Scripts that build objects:
----------

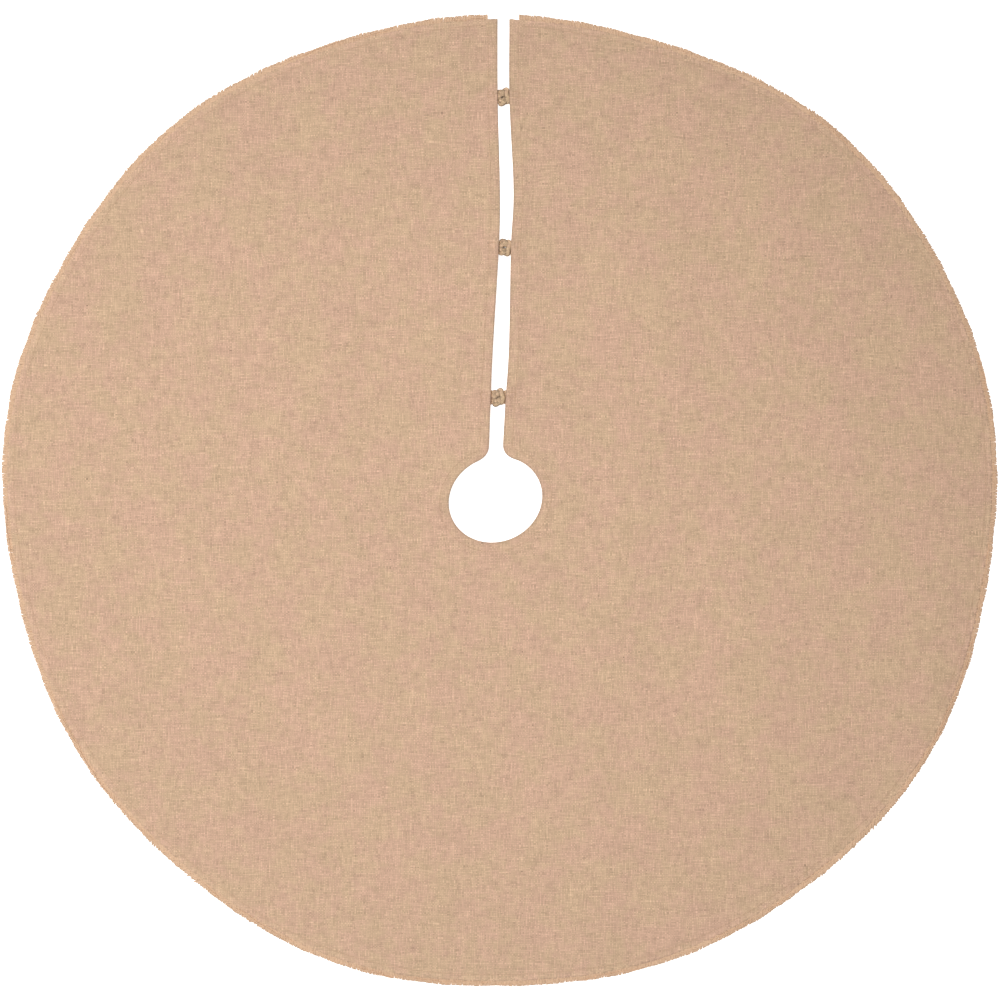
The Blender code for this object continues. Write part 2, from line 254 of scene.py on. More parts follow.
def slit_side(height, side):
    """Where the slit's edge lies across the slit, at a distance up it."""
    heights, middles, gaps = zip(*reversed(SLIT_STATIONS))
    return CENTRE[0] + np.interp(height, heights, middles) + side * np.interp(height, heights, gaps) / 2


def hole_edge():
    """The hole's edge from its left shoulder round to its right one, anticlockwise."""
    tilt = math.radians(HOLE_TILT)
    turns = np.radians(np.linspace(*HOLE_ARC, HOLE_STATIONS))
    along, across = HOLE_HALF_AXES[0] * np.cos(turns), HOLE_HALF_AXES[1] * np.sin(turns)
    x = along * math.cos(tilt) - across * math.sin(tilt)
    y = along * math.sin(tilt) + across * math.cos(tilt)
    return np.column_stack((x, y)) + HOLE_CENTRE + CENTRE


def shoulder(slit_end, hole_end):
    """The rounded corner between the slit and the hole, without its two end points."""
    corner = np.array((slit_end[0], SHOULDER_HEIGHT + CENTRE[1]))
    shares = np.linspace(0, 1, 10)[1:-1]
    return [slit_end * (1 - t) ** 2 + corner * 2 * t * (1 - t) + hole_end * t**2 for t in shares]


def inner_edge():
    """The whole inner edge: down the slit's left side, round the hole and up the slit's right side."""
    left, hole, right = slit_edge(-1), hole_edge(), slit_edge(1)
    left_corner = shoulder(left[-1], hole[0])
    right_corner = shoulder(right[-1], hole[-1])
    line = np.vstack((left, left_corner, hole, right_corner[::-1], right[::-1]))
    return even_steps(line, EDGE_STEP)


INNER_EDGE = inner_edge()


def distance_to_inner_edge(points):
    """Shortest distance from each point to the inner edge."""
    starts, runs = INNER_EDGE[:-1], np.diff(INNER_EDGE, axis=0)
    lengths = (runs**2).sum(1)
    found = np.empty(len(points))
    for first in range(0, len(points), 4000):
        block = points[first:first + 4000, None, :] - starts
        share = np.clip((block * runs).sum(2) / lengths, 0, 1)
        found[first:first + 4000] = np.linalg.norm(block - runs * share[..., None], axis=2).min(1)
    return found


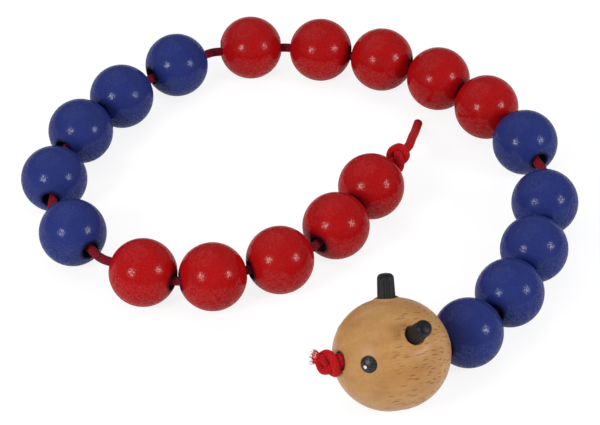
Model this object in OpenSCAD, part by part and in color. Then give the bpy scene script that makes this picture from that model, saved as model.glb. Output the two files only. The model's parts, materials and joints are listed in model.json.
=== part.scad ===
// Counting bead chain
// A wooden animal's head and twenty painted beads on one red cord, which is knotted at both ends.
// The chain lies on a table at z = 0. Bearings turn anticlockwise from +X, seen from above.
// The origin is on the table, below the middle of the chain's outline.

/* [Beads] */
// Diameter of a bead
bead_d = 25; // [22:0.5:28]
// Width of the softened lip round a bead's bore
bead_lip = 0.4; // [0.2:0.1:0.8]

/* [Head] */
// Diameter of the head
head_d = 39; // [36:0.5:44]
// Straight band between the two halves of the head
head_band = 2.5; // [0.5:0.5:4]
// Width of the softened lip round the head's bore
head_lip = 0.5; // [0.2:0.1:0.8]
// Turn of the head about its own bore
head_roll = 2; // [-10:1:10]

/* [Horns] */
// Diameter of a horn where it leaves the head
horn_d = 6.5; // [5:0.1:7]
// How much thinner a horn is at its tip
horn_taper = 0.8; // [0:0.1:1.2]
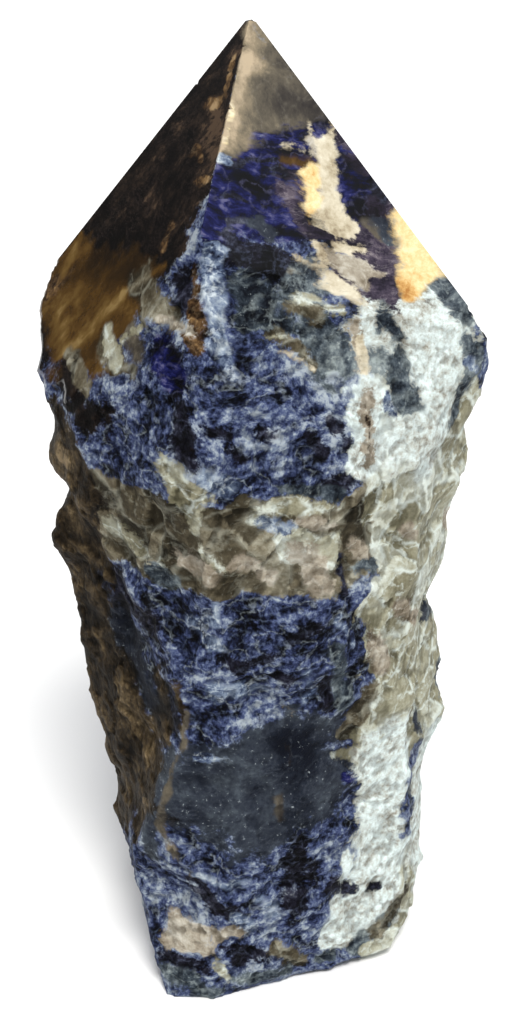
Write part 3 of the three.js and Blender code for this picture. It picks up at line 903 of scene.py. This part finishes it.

----------

Using the data above, restate word for word the lines from its opening line through the line that contains "return CENTRE[0] +", and no more.

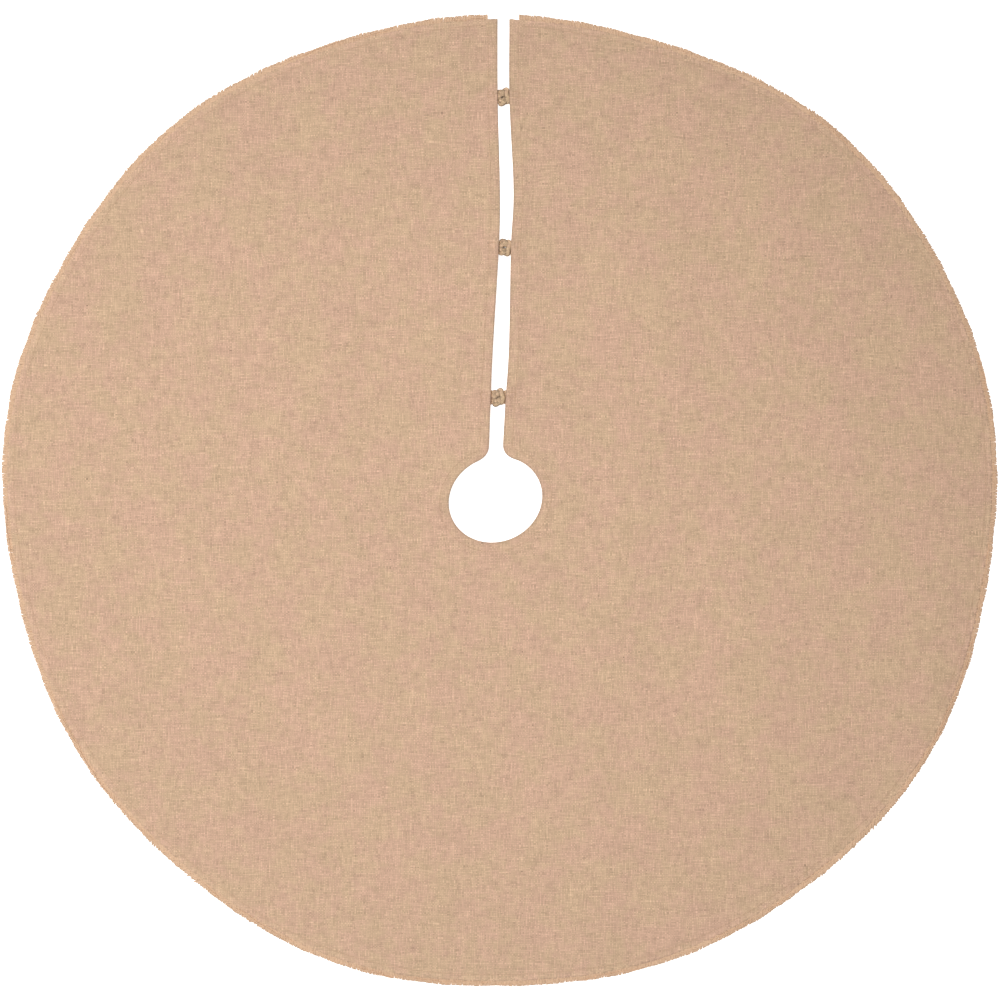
The Blender code for this object continues. Write part 2, from line 254 of scene.py on. More parts follow.
def slit_side(height, side):
    """Where the slit's edge lies across the slit, at a distance up it."""
    heights, middles, gaps = zip(*reversed(SLIT_STATIONS))
    return CENTRE[0] + np.interp(height, heights, middles) + side * np.interp(height, heights, gaps) / 2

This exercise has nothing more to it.